The petitioners maintain that Menachem Zivotofsky is one of an estimated 50,000 Jerusalem-born citizens of the United States who have been unfairly barred from listing their place of birth as “Jerusalem, Israel,” rather than simply “Jerusalem.”
The federal statute that grants those passport holders the right to essentially identify their place of birth as they see fit has been ignored by the administrations of both George W. Bush and Barack Obama, with Bush claiming that it infringes on the president’s authority to formulate foreign policy positions, such as the administration’s stance on the status of Jerusalem.

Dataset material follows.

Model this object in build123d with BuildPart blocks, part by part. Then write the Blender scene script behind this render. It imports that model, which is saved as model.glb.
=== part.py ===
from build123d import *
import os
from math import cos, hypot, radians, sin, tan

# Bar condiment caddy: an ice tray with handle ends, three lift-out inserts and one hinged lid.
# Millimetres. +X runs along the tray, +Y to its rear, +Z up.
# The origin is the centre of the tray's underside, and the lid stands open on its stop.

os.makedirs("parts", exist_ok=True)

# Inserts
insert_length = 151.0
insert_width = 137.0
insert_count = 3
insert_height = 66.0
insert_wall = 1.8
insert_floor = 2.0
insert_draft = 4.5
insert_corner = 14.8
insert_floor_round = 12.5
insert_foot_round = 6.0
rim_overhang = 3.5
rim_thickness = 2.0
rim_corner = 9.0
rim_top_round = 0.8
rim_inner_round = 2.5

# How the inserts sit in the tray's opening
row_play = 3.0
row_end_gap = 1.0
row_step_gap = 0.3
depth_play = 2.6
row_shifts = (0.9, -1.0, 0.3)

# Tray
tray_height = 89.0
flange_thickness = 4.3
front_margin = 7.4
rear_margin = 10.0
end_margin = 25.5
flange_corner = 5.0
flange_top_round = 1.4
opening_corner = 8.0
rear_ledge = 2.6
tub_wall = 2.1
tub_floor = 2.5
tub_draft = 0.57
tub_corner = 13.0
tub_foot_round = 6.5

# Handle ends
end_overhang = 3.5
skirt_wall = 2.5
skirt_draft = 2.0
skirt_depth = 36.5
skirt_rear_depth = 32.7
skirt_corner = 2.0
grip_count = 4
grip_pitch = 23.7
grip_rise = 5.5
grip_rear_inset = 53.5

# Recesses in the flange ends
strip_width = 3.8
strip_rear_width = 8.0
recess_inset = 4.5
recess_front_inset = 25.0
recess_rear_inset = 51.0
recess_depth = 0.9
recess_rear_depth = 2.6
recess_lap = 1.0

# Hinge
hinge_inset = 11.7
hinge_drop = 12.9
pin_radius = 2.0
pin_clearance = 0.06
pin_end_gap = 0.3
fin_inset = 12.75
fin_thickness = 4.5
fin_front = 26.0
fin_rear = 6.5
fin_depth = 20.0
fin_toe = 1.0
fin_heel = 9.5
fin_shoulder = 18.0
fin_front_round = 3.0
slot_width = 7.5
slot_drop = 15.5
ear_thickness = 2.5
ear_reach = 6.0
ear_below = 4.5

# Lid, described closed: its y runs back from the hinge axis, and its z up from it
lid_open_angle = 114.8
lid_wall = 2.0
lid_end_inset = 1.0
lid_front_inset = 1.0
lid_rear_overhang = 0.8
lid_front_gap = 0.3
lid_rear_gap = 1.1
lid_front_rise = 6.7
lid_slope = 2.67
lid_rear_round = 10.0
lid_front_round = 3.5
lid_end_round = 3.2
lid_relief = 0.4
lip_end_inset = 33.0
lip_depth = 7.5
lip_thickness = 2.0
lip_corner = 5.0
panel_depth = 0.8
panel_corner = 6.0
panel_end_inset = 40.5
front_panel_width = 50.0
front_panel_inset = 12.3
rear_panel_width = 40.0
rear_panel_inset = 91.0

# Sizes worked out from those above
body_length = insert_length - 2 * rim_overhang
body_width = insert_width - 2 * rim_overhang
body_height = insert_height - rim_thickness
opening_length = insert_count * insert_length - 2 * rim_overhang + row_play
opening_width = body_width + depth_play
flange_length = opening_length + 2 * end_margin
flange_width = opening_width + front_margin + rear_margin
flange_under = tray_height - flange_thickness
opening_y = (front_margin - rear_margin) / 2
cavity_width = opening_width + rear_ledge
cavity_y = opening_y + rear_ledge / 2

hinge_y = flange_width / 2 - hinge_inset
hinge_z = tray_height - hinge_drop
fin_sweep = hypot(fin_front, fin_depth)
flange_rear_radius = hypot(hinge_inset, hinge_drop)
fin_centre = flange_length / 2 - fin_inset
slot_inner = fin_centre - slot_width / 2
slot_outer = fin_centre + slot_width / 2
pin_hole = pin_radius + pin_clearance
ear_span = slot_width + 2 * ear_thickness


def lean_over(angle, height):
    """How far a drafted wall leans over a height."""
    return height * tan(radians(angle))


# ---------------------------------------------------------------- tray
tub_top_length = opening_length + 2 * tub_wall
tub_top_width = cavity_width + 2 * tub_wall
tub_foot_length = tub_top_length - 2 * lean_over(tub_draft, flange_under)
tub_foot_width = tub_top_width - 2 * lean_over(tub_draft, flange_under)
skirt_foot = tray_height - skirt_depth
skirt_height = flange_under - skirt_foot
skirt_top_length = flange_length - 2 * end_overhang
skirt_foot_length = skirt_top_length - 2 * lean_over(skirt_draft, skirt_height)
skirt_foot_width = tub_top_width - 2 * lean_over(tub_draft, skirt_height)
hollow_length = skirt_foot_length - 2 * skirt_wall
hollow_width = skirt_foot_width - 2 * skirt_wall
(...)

Secretary of State Hillary Rodham Clinton is the named respondent in the Zivotofskys’ litigation, because she heads the chief foreign policy arm of the executive branch. She has argued that the State Department’s regulations governing the passport designation of Jerusalem-born U.S. citizens have rightly served to maintain Washington’s neutrality on the sensitive issue of sovereignty over Jerusalem. The Zivotofskys contend that the policy is biased against Israel and against Jews who have a religious attachment to the land.
“Congress recognized that with regard to the 50,000 people who have a passport that says ‘Jerusalem,’ they are being denied a certain sense of self-respect that they feel they should be able to have in terms of their own identification,” Lewin told the court in response to a question from Justice Samuel Alito. “This is not a statute that is designed to create some political brouhaha or make a foreign policy statement.”
Arguing on behalf of the administration, Solicitor General Donald Verrilli acknowledged that the U.S. position from 1948 to the present day is that the status of Jerusalem is disputed, and he added: “A passport is not a communication by the passport holder. It’s an official United States document that communicates the position of the United States.”
In response to a challenge from Chief Justice John Roberts, Verrilli added: “I do think that this is an area in which the Executive’s got to make the judgment because it’s of paramount importance that the nation speak with one voice.”
The Executive’s handling of the Jerusalem issue, Verrilli told the justices, “is a very sensitive and delicate matter. This position was arrived at after very careful thought and it is enforced very carefully.”
The State Department has contended, according to the petitioners, that if U.S. citizens who are natives of Jerusalem are permitted to self-identify as being born in “Israel,” that would create the misperception among Arab states that official U.S. policy on the sovereignty of Jerusalem had changed, which in turn could have serious foreign policy repercussions. The Zivotofskys, however, maintain there is no evidence that would happen.
Further exploring that issue, Kagan posed a hypothetical example in an exchange with Verrilli. Suppose, she said, the law governing passports included a disclaimer that stated: “The recording of Israel as a place of birth on a passport shall not constitute recognition of Israel’s sovereignty over Jerusalem.”
“Would that be constitutional?” she asked.
Probably not, Verrilli responded.
Following Monday’s oral-argument session, which lasted for about an hour, 48-year-old Ari Zivotofsky, a neuroscience instructor at an Israeli university, stood on the court steps outside answering reporters’ questions. His son, Menachem, was busy trying to shun the limelight, his face nearly buried in his father’s side.
It was his first visit to the United States. Asked about his impressions of America, Menachem said quietly: “It’s bigger than I thought…, but it’s not as fun as I thought it would be.”